At his suggestion, I went to the African-American Cultural Center in St. Martinville, and although there is not much to sec in the way of exhibits, the atmosphere of the place is astonishing. The intention is to tell a true story that is far too complicated to be fit into the usual categories of black and white, master and slave.
The black people working there were friendly and helpful, whether they were speaking English or French. Next door, at the memorial to the original Cajuns who had been driven out of Canada by the merciless British, blacks and whites spoke with pride of their heritage. Perhaps someday, St. Martinville can become for Cajuns what Quebec City is for Canadiens.

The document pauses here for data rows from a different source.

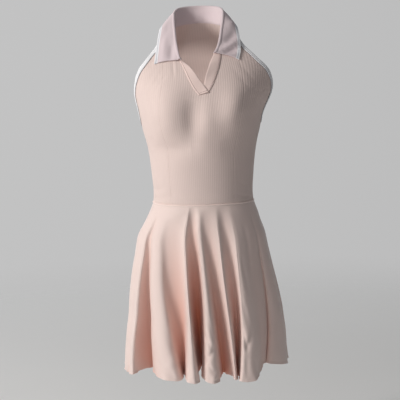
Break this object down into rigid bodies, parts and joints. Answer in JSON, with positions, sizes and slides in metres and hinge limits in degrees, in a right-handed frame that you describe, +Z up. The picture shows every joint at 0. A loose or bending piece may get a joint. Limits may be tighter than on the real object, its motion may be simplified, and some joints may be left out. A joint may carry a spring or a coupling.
{
  "type": "tennis dress",
  "caption": "Sleeveless tennis dress with a fitted rib-knit bodice, an open polo collar and V placket, cut-in armholes with a binding, and a flared skirt that falls in deep flutes.",
  "frame": {"origin": "middle of the neck, level with the two points where the shoulder seams meet the neck, which is where the wearer's neck and shoulders hold the dress", "axes": "+Z up through the neck, the front of the dress faces -Y, +X is the viewer's right (the wearer's left)"},
  "size_m": [0.4042, 0.3021, 0.871],
  "materials": {
    "rib_knit": "pale pink rib knit, matt",
    "band_cloth": "pale pink cloth, matt",
    "collar_knit": "pale lilac-pink flat knit, matt, with two white stripes knitted into its outer edge",
    "binding_white": "white knit tape, matt",
    "skirt_jersey": "pale pink smooth jersey, soft sheen"
  },
  "bodies": {
    "root": {"front_centre": "rib_knit", "front_side_left": "rib_knit", "front_side_right": "rib_knit", "back": "rib_knit", "placket_left": "band_cloth", "placket_right": "band_cloth", "collar": "collar_knit", "binding_left": "binding_white", "binding_right": "binding_white", "skirt_front": "skirt_jersey", "skirt_back": "skirt_jersey"}
  },
  "joints": []
}
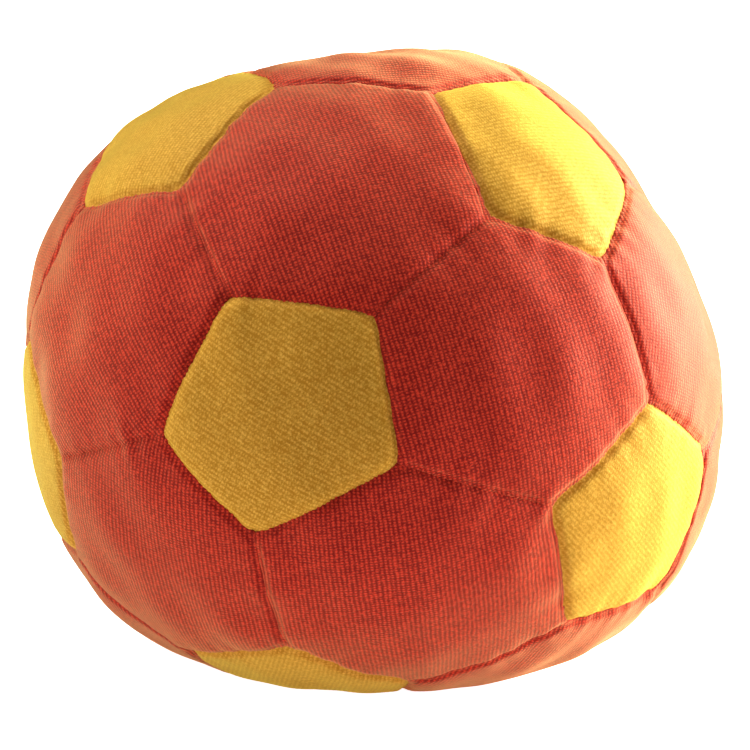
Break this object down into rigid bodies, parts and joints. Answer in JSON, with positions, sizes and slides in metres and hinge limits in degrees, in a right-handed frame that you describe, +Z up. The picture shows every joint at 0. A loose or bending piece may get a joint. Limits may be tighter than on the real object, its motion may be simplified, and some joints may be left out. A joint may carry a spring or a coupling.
{
  "type": "juggling ball",
  "caption": "Soft round juggling ball sewn from yellow velour pentagons and orange-red velour hexagons, stuffed with fibre round a pouch of pellets, resting on a slightly flattened foot.",
  "frame": {"origin": "middle of the flat foot that the ball rests on, straight under the ball's centre", "axes": "+Z up out of the foot, -Y towards the front half of the cover, +X to the right seen from the front"},
  "size_m": [0.1002, 0.1016, 0.0906],
  "materials": {
    "yellow_velour": "knitted velour, short matt pile with a pale sheen at grazing angles",
    "red_velour": "knitted velour, short matt pile with a pale sheen at grazing angles",
    "seam_thread": "spun polyester sewing thread",
    "stuffing": "carded polyester fibre",
    "pouch_cloth": "plain woven cotton",
    "pouch_thread": "spun polyester sewing thread",
    "pellets": "smooth moulded granules"
  },
  "bodies": {
    "root": {"pentagon_panel_01": "yellow_velour", "pentagon_panel_02": "yellow_velour", "pentagon_panel_03": "yellow_velour", "pentagon_panel_04": "yellow_velour", "pentagon_panel_05": "yellow_velour", "pentagon_panel_06": "yellow_velour", "pentagon_panel_07": "yellow_velour", "pentagon_panel_08": "yellow_velour", "pentagon_panel_09": "yellow_velour", "pentagon_panel_10": "yellow_velour", "pentagon_panel_11": "yellow_velour", "pentagon_panel_12": "yellow_velour", "hexagon_panel_01": "red_velour", "hexagon_panel_02": "red_velour", "hexagon_panel_03": "red_velour", "hexagon_panel_04": "red_velour", "hexagon_panel_05": "red_velour", "hexagon_panel_06": "red_velour", "hexagon_panel_07": "red_velour", "hexagon_panel_08": "red_velour", "hexagon_panel_09": "red_velour", "hexagon_panel_10": "red_velour", "hexagon_panel_11": "red_velour", "hexagon_panel_12": "red_velour", "hexagon_panel_13": "red_velour", "hexagon_panel_14": "red_velour", "hexagon_panel_15": "red_velour", "hexagon_panel_16": "red_velour", "hexagon_panel_17": "red_velour", "hexagon_panel_18": "red_velour", "hexagon_panel_19": "red_velour", "hexagon_panel_20": "red_velour", "front_half_seam_thread": "seam_thread", "back_half_seam_thread": "seam_thread", "joining_seam_thread": "seam_thread", "closing_seam_thread": "seam_thread", "front_stuffing_wad": "stuffing", "back_stuffing_wad": "stuffing", "pouch_upper_disc": "pouch_cloth", "pouch_lower_disc": "pouch_cloth", "pouch_seam_thread": "pouch_thread", "pellet_fill": "pellets"}
  },
  "joints": []
}
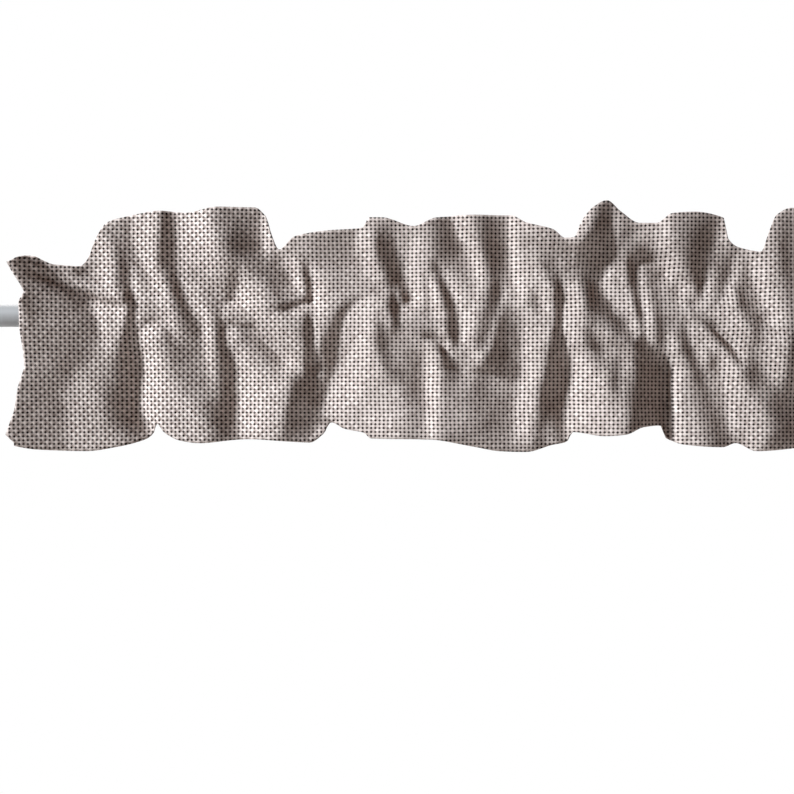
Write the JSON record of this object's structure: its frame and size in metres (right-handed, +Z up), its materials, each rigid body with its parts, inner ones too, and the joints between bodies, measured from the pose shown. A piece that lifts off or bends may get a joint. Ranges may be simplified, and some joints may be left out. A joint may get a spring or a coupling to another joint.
{
  "type": "window valance on a rod",
  "caption": "Gathered rod-pocket window valance with a frill above and a skirt below, on a plain round rod.",
  "frame": {"origin": "centre of the rod's left end face, seen from the front", "axes": "+X along the rod to its right end, +Z up, -Y towards the room that the valance faces"},
  "size_m": [1.278, 0.0962, 0.3134],
  "materials": {
    "cloth": "coarse open-looking plain weave, taupe, matt",
    "rod": "smooth light grey"
  },
  "bodies": {
    "root": {"valance": "cloth", "rod": "rod"}
  },
  "joints": []
}
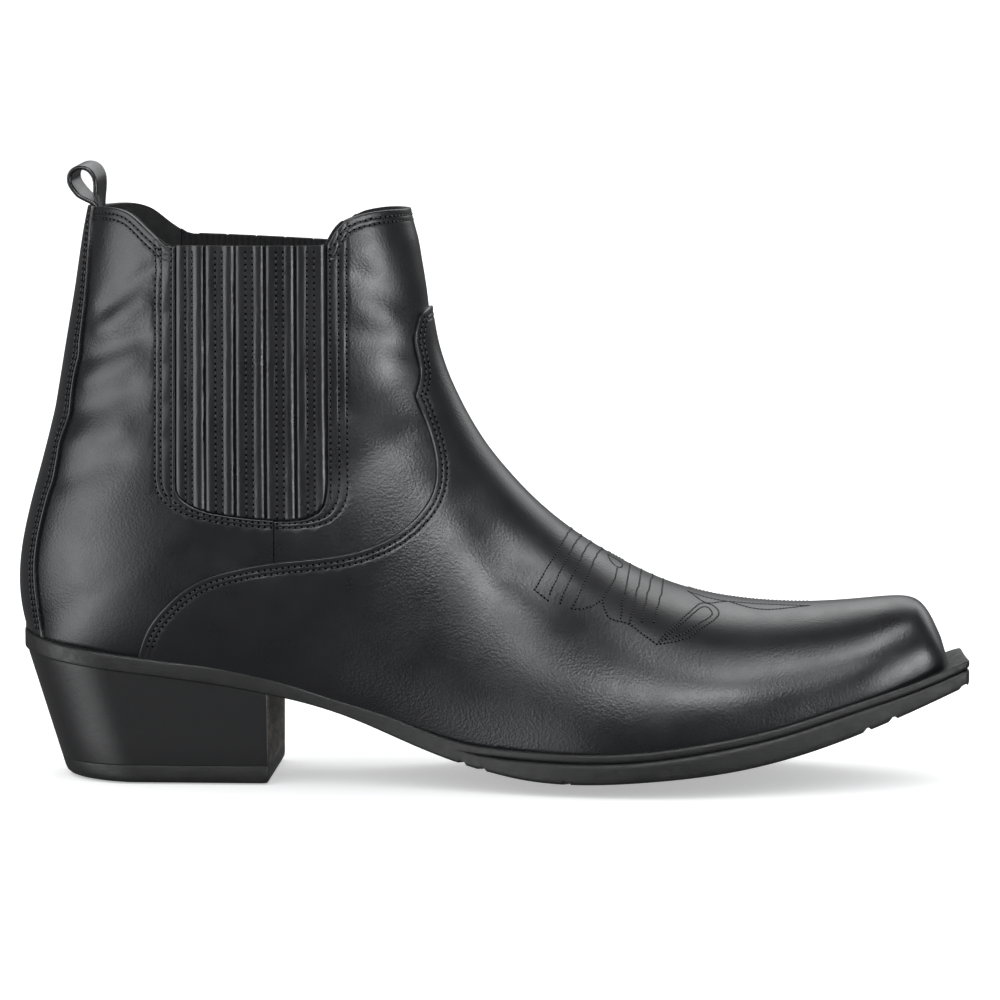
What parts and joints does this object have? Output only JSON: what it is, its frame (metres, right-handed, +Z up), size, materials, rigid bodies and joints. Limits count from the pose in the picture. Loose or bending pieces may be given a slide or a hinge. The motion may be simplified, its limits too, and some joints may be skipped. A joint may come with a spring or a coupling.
{
  "type": "western ankle boot",
  "caption": "Right-foot western ankle boot with pointed snip toe, slanted heel, strip-covered elastic gores and a rear pull loop.",
  "frame": {"origin": "centre of the heel's flat face where it meets the ground", "axes": "+X towards the toe, +Y towards the wearer's left (the medial side of this right boot), +Z up"},
  "size_m": [0.3171, 0.0969, 0.2065],
  "materials": {
    "upper_leather": "smooth polished black calf leather",
    "lining_leather": "matte black pigskin lining",
    "gore_elastic": "ribbed black elastic webbing",
    "doubler_cloth": "woven cotton interlining",
    "stiffener": "thermoplastic stiffener",
    "fibre_board": "pressed fibre board",
    "cork": "granulated cork",
    "steel": "tempered steel",
    "welt_rubber": "smooth black rubber",
    "sole_rubber": "matte black rubber",
    "heel_body": "matte black heel cover, brown-black grained breast",
    "top_piece_rubber": "matte black rubber",
    "nail_brass": "brass"
  },
  "bodies": {
    "boot": {"vamp": "upper_leather", "quarter_lateral": "upper_leather", "quarter_medial": "upper_leather", "back_stay": "upper_leather", "pull_loop_tails": "upper_leather", "gore_elastic_lateral": "gore_elastic", "gore_elastic_medial": "gore_elastic", "vamp_lining": "lining_leather", "quarter_lining_lateral": "lining_leather", "quarter_lining_medial": "lining_leather", "heel_grip": "lining_leather", "sock_lining": "lining_leather", "vamp_doubler": "doubler_cloth", "heel_counter": "stiffener", "toe_puff": "stiffener", "insole_board": "fibre_board", "shank_filler": "fibre_board", "forefoot_filler": "cork", "shank": "steel", "welt": "welt_rubber", "outsole": "sole_rubber", "heel_block": "heel_body", "heel_top_piece": "top_piece_rubber", "heel_nails": "nail_brass", "heel_screw": "steel", "gore_strip_lateral_1": "upper_leather", "gore_strip_lateral_2": "upper_leather", "gore_strip_lateral_3": "upper_leather", "gore_strip_lateral_4": "upper_leather", "gore_strip_lateral_5": "upper_leather", "gore_strip_medial_1": "upper_leather", "gore_strip_medial_2": "upper_leather", "gore_strip_medial_3": "upper_leather", "gore_strip_medial_4": "upper_leather", "gore_strip_medial_5": "upper_leather"},
    "shaft_front_panel": {"shaft_front": "upper_leather", "front_lining": "lining_leather"},
    "pull_loop": {"pull_loop": "upper_leather"}
  },
  "joints": [
    {"name": "gore_stretch", "type": "hinge", "parent": "boot", "child": "shaft_front_panel", "pos_m": [0.037, 0, 0.068], "axis": [0, 1, 0], "range_deg": [0, 5], "stiffness_Nm_per_rad": 4, "deforming": ["vamp", "vamp_lining", "vamp_doubler", "gore_elastic_lateral", "gore_elastic_medial", "gore_strip_lateral_1", "gore_strip_lateral_2", "gore_strip_lateral_3", "gore_strip_lateral_4", "gore_strip_lateral_5", "gore_strip_medial_1", "gore_strip_medial_2", "gore_strip_medial_3", "gore_strip_medial_4", "gore_strip_medial_5"]},
    {"name": "pull_loop_fold", "type": "hinge", "parent": "boot", "child": "pull_loop", "pos_m": [-0.0275, 0, 0.1943], "axis": [0, 1, 0], "range_deg": [-50, 60], "stiffness_Nm_per_rad": 0.002}
  ]
}
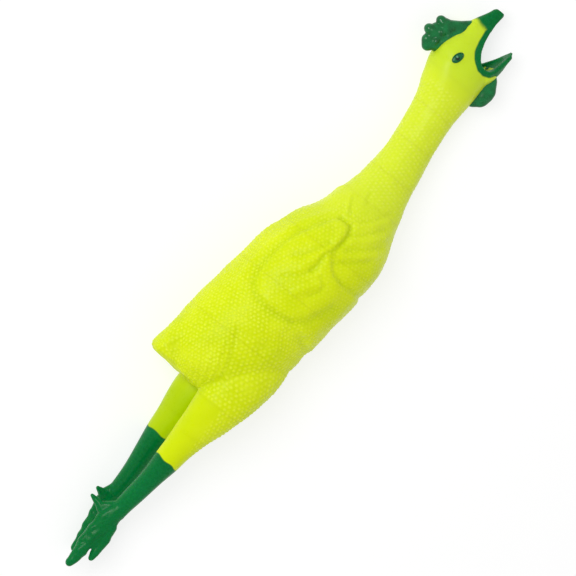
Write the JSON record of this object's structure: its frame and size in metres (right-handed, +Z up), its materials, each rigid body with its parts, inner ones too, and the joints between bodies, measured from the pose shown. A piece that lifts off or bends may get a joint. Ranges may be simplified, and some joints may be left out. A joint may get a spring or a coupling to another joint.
{
  "type": "rubber chicken",
  "caption": "Hollow soft-moulded plucked chicken prop with a long bending neck, open beak, comb, wattles and dangling painted legs.",
  "frame": {"origin": "centre of the bounding box on the surface that the chicken lies on", "axes": "+X towards the head, along the body; +Y towards the back; +Z up, out of the right side, with the chicken lying on its left side"},
  "size_m": [0.5039, 0.1038, 0.0773],
  "materials": {
    "vinyl": "satin, slightly translucent glow vinyl",
    "green_paint": "glossy sprayed paint on vinyl",
    "eye_paint": "glossy painted eye"
  },
  "bodies": {
    "torso": {"torso_shell": "vinyl", "tail": "vinyl", "right_wing": "vinyl", "left_wing": "vinyl"},
    "neck_lower": {"neck_lower": "vinyl"},
    "neck_middle": {"neck_middle": "vinyl"},
    "neck_upper": {"neck_upper": "vinyl"},
    "head": {"head_shell": "vinyl", "comb": "green_paint", "upper_beak": "green_paint", "right_eye": "eye_paint", "left_eye": "eye_paint"},
    "jaw": {"lower_beak": "green_paint"},
    "wattles": {"right_wattle": "green_paint", "left_wattle": "green_paint"},
    "right_thigh": {"right_thigh": "vinyl"},
    "right_shank": {"right_shank": "green_paint"},
    "right_foot": {"right_foot": "green_paint", "right_spur": "green_paint"},
    "left_thigh": {"left_thigh": "vinyl"},
    "left_shank": {"left_shank": "green_paint"},
    "left_foot": {"left_foot": "green_paint", "left_spur": "green_paint"}
  },
  "joints": [
    {"name": "neck_base_bend", "type": "hinge", "parent": "torso", "child": "neck_lower", "pos_m": [0.096, -0.01654, 0.02932], "axis": [0, 0, 1], "range_deg": [-28, 28], "stiffness_Nm_per_rad": 0.4},
    {"name": "neck_sway", "type": "hinge", "parent": "neck_lower", "child": "neck_middle", "pos_m": [0.124, -0.01677, 0.02322], "axis": [0, -1, 0], "range_deg": [0, 28], "stiffness_Nm_per_rad": 0.4},
    {"name": "neck_top_bend", "type": "hinge", "parent": "neck_middle", "child": "neck_upper", "pos_m": [0.152, -0.01461, 0.01921], "axis": [0, 0, 1], "range_deg": [-28, 28], "stiffness_Nm_per_rad": 0.3},
    {"name": "head_nod", "type": "hinge", "parent": "neck_upper", "child": "head", "pos_m": [0.179, -0.01123, 0.01801], "axis": [0, 0, 1], "range_deg": [-25, 25], "stiffness_Nm_per_rad": 0.3},
    {"name": "beak_open", "type": "hinge", "parent": "head", "child": "jaw", "pos_m": [0.211, -0.0245, 0.018], "axis": [0, 0, 1], "range_deg": [-10, 24], "stiffness_Nm_per_rad": 0.05},
    {"name": "wattle_swing", "type": "hinge", "parent": "head", "child": "wattles", "pos_m": [0.2, -0.0326, 0.018], "axis": [1, 0, 0], "range_deg": [-14, 14], "stiffness_Nm_per_rad": 0.01},
    {"name": "right_hip_swing", "type": "hinge", "parent": "torso", "child": "right_thigh", "pos_m": [-0.099, -0.0098, 0.0532], "axis": [0, 0, 1], "range_deg": [-28, 28], "stiffness_Nm_per_rad": 0.25},
    {"name": "right_knee_bend", "type": "hinge", "parent": "right_thigh", "child": "right_shank", "pos_m": [-0.15, -0.0096, 0.0438], "axis": [0, 0, 1], "range_deg": [-28, 28], "stiffness_Nm_per_rad": 0.15},
    {"name": "right_ankle_bend", "type": "hinge", "parent": "right_shank", "child": "right_foot", "pos_m": [-0.194, -0.00903, 0.03473], "axis": [0, 0, 1], "range_deg": [-28, 28], "stiffness_Nm_per_rad": 0.08},
    {"name": "left_hip_swing", "type": "hinge", "parent": "torso", "child": "left_thigh", "pos_m": [-0.099, -0.0046, 0.0198], "axis": [0, 0, 1], "range_deg": [-28, 28], "stiffness_Nm_per_rad": 0.25},
    {"name": "left_knee_bend", "type": "hinge", "parent": "left_thigh", "child": "left_shank", "pos_m": [-0.138, -0.0044, 0.0146], "axis": [0, 0, 1], "range_deg": [-28, 28], "stiffness_Nm_per_rad": 0.15},
    {"name": "left_ankle_bend", "type": "hinge", "parent": "left_shank", "child": "left_foot", "pos_m": [-0.186, -0.00972, 0.00969], "axis": [0, 0, 1], "range_deg": [-28, 28], "stiffness_Nm_per_rad": 0.08}
  ]
}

Why not extend the model? Why cannot San Antonio become a center not of Mexican revanchisme, but of Spanish-American civilization? What if the Norskis and Swedes in the Upper Midwest turned off Garrison Keillor (who mocks and hates them) and turned St. Olaf’s and Augustana back into ethnic colleges? Let a million flowers bloom, and if some of them bloom red with blood, as some Nation of Islam members would like, so be it. Their hysteria might be just enough to wake up some of the Anglos and inspire them with a desire to revive their own quaint folklore and customs-formal gardens, high teas, and the poetry of Shakespeare.
White-bread America is gone, and if it is replaced with corn pone, tortillas, and sticky rice, there may be a little room left for scones with strawberry jam and clotted cream. If there is not, it will not be the fault of Quebec separatists, black militants, or Mexican immigrants. It will be our fault for our failure to read Shakespeare to our children or teach them to play Mozart on the piano or even to show them one of Jim Tate’s film noir classic movies, which do a better job of teaching the human condition than any sermon they are likely to hear.
What was left of Rome crumbled, finally, about 1,500 years ago, but fragments of Roman life were preserved—and not just by monks who copied old manuscripts. The traditions of civilized town life survived all over Italy, and by the time Europe really hit rock bottom (about the time of Charlemagne’s coronation), the Italians were already constructing a new, perhaps more brilliant civilization out of the ruins. Who knows what sort of civilization might emerge in a few hundred years from the far less impressive ruins of America? Whatever it might be, our task is the task of every generation of Christians: not to whine, but to redeem the time.